You're a mean one, Mr. Market. After picking up enough copper and zinc resources to build a thousand Whovilles, one Canadian miner has been swiftly punished by investors with all the empathy of the Dr. Seuss antagonist.

As the full value of this acquisition by Canada's HudBay Minerals comes to light in time, however, I believe that investors' hearts may yet grow larger. Announced at a value of C$800 million ($630 million), HudBay's acquisition of Lundin Mining (NYSE:LMC) -- which creates Canada's second-largest base metal miner after Teck Cominco (NYSE:TCK) -- was reduced to an effective purchase price of just around C$500 million ($400 million) after investors tore into HudBay's shares on Friday.

One HudBay stakeholder called the move "an embarrassing value destructive transaction," vowing to oppose the deal. By contrast, the move was quickly embraced by Lundin's board, which no doubt cheered a timely cash infusion through a C$135.8 million ($110 million) loan. Upon completion of the deal, HudBay expects to hold C$900 million ($731 million) in cash. Considering the resources thus acquired, I believe this deal is a steal for HudBay.

HudBay gains five new operating mines, including the Zinkgruvan zinc mine in Sweden. Zinkgruvan boasts silver reserves of around 35 million ounces, which will be sold to Silver Wheaton (NYSE:SLW) by prior arrangement. Lundin recently suspended zinc production at the Neves-Corvo mine in Portugal, citing market conditions that make mining for zinc uneconomical. With a 4.4% copper content in its ore reserves, however, Neves-Corvo represents the type of high-quality ore reserves that HudBay CEO Allen Palmiere suggests were missing from the company's asset base.

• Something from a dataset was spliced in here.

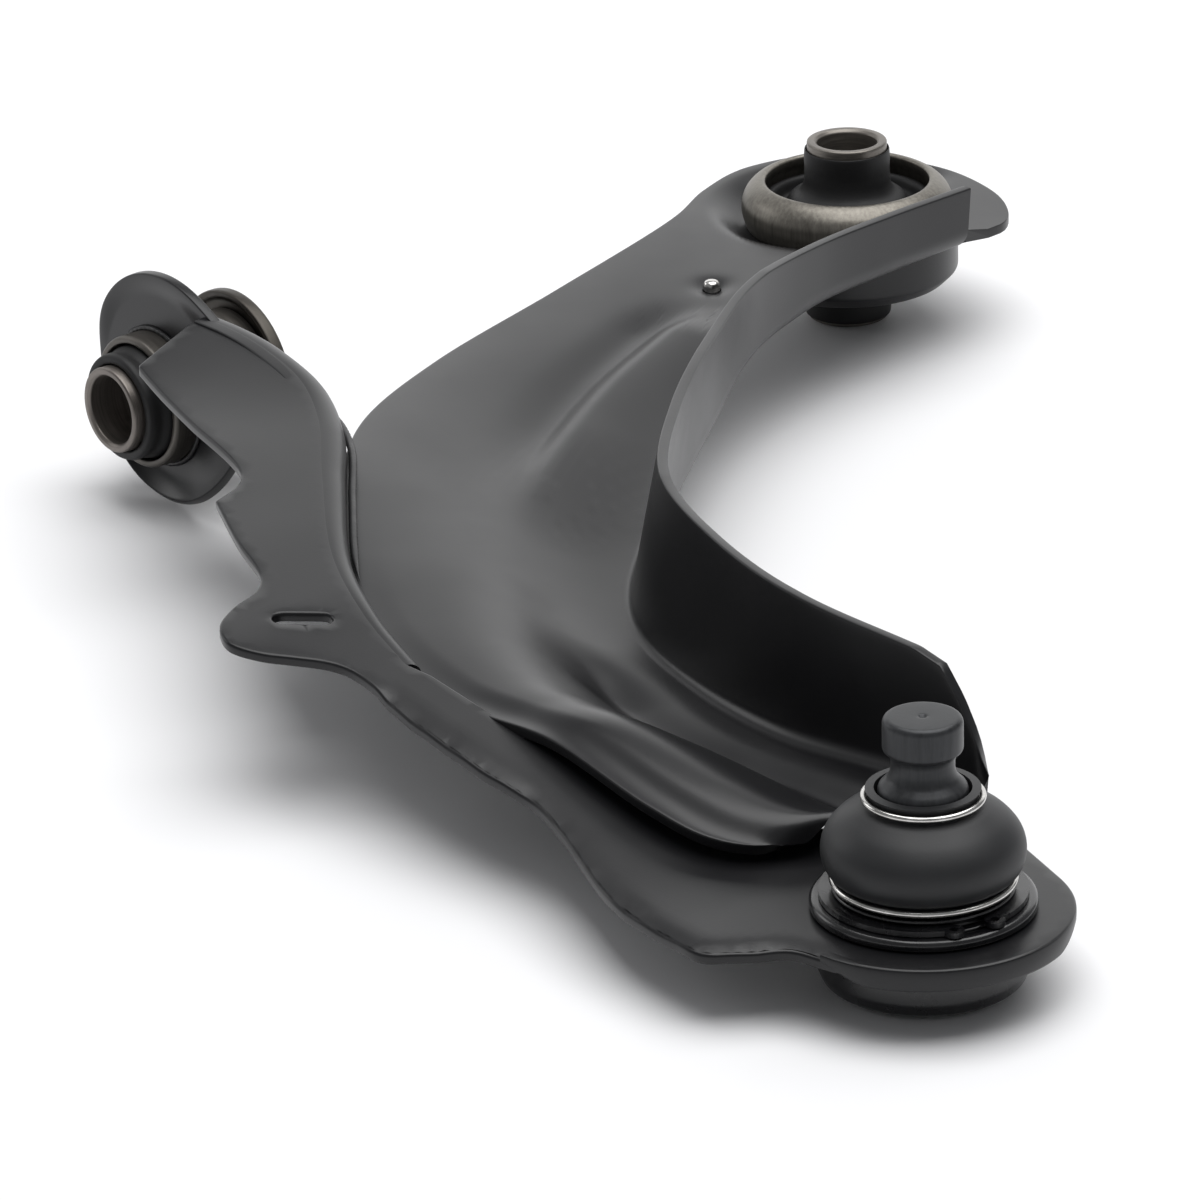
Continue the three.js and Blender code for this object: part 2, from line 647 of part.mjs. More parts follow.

As for development projects, HudBay picks up a 25% stake in the world-class Tenke-Fungurume project in the Democratic Republic of the Congo. Operated by majority owner Freeport-McMoRan (NYSE:FCX), this mine is scheduled to begin production next year with average production of 250 million pounds of copper annually.

Despite the remarkable rally among metal miners in recent days, investors appear acutely uncomfortable with mergers and acquisitions in this climate. The visible strength in shares of Cliffs Natural Resources (NYSE:CLF) and Alpha Natural Resources (NYSE:ANR) following the termination of their proposed merger last week provides further confirmation of that cautious mood. I'm not surprised by the degree of risk aversion out there, but I hope Fools and Grinches alike will recognize a good deal when they see one.